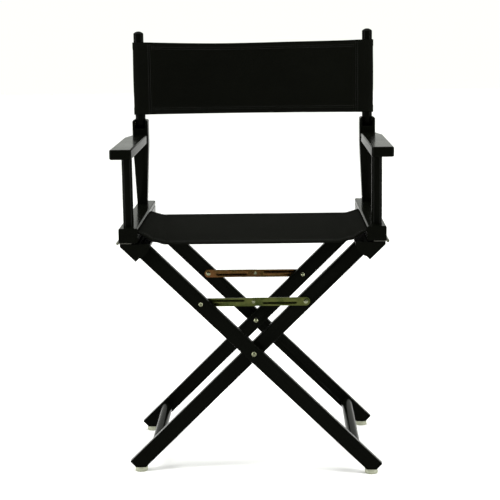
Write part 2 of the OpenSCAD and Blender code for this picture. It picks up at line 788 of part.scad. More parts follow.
module stay_screws_inner() {
    color(bright_steel) {
        stay_screw(inner_rear_y, screw_head_h, stay_stack + stay_nut_h);
        stay_screw(front_right_link_y - seat_gap, small_head_h,
                   stay_stack + stay_back_nut_h + seat_gap);
    }
}

// Thin nut behind a link at y0 and a nut on the back of a leg at y1
module stay_nuts(y0, y1) {
    color(bright_steel) {
        stay_nut(y0 + seat_gap, y0 + stay_nut_h, $fn);
        stay_nut(y1, y1 + stay_back_nut_h, 6);
    }
}

// One nut from y0 to y1; it has that number of sides
module stay_nut(y0, y1, sides) {
    difference() {
        translate([-stay_x, y1, stay_z]) rotate([90, 0, 0])
            cylinder(r = stay_nut_r, h = y1 - y0, $fn = sides);
        rod_y(-stay_x, stay_z, stay_hole_r, y0 - cut_over, y1 + cut_over);
    }
}

// Washers between a leg and its link, each starting at one of the listed places
module stay_washers(places) {
    color(bright_steel) for (y = places) difference() {
        rod_y(-stay_x, stay_z, stay_screw_d / 2 + washer_wall, y + seat_gap,
              y + stay_clear - seat_gap);
        rod_y(-stay_x, stay_z, stay_hole_r, y - cut_over, y + stay_clear + cut_over);
    }
}

seat_rail(-1);  // seat_rail_left
seat_rail(1);  // seat_rail_right
armrest(-1);  // armrest_left
armrest(1);  // armrest_right
front_post(-1);  // front_post_left
front_post(1);  // front_post_right
rear_post(-1);  // rear_post_left
rear_post(1);  // rear_post_right
seat_rod(-1);  // seat_rod_left
seat_rod(1);  // seat_rod_right
back_dowel(-1);  // back_dowel_left
back_dowel(1);  // back_dowel_right
back_pin(-1);  // back_pin_left
back_pin(1);  // back_pin_right
seat_canvas();
back_canvas();
outer_side() leg(outer_front_y, 1);  // front_leg_outer
outer_side() leg(outer_rear_y, -1);  // rear_leg_outer
inner_side() leg(inner_front_y, 1);  // front_leg_inner
inner_side() leg(inner_rear_y, -1);  // rear_leg_inner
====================
> [Exercise requirements]:
Restate the data above word for word.

> [Solution to this task]:
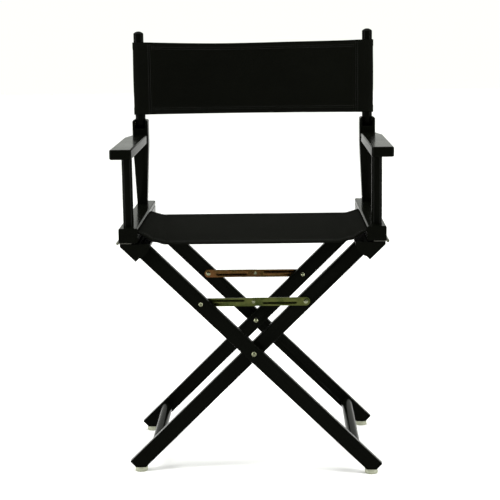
Write part 2 of the OpenSCAD and Blender code for this picture. It picks up at line 788 of part.scad. More parts follow.
module stay_screws_inner() {
    color(bright_steel) {
        stay_screw(inner_rear_y, screw_head_h, stay_stack + stay_nut_h);
        stay_screw(front_right_link_y - seat_gap, small_head_h,
                   stay_stack + stay_back_nut_h + seat_gap);
    }
}

// Thin nut behind a link at y0 and a nut on the back of a leg at y1
module stay_nuts(y0, y1) {
    color(bright_steel) {
        stay_nut(y0 + seat_gap, y0 + stay_nut_h, $fn);
        stay_nut(y1, y1 + stay_back_nut_h, 6);
    }
}

// One nut from y0 to y1; it has that number of sides
module stay_nut(y0, y1, sides) {
    difference() {
        translate([-stay_x, y1, stay_z]) rotate([90, 0, 0])
            cylinder(r = stay_nut_r, h = y1 - y0, $fn = sides);
        rod_y(-stay_x, stay_z, stay_hole_r, y0 - cut_over, y1 + cut_over);
    }
}

// Washers between a leg and its link, each starting at one of the listed places
module stay_washers(places) {
    color(bright_steel) for (y = places) difference() {
        rod_y(-stay_x, stay_z, stay_screw_d / 2 + washer_wall, y + seat_gap,
              y + stay_clear - seat_gap);
        rod_y(-stay_x, stay_z, stay_hole_r, y - cut_over, y + stay_clear + cut_over);
    }
}

seat_rail(-1);  // seat_rail_left
seat_rail(1);  // seat_rail_right
armrest(-1);  // armrest_left
armrest(1);  // armrest_right
front_post(-1);  // front_post_left
front_post(1);  // front_post_right
rear_post(-1);  // rear_post_left
rear_post(1);  // rear_post_right
seat_rod(-1);  // seat_rod_left
seat_rod(1);  // seat_rod_right
back_dowel(-1);  // back_dowel_left
back_dowel(1);  // back_dowel_right
back_pin(-1);  // back_pin_left
back_pin(1);  // back_pin_right
seat_canvas();
back_canvas();
outer_side() leg(outer_front_y, 1);  // front_leg_outer
outer_side() leg(outer_rear_y, -1);  // rear_leg_outer
inner_side() leg(inner_front_y, 1);  // front_leg_inner
inner_side() leg(inner_rear_y, -1);  // rear_leg_inner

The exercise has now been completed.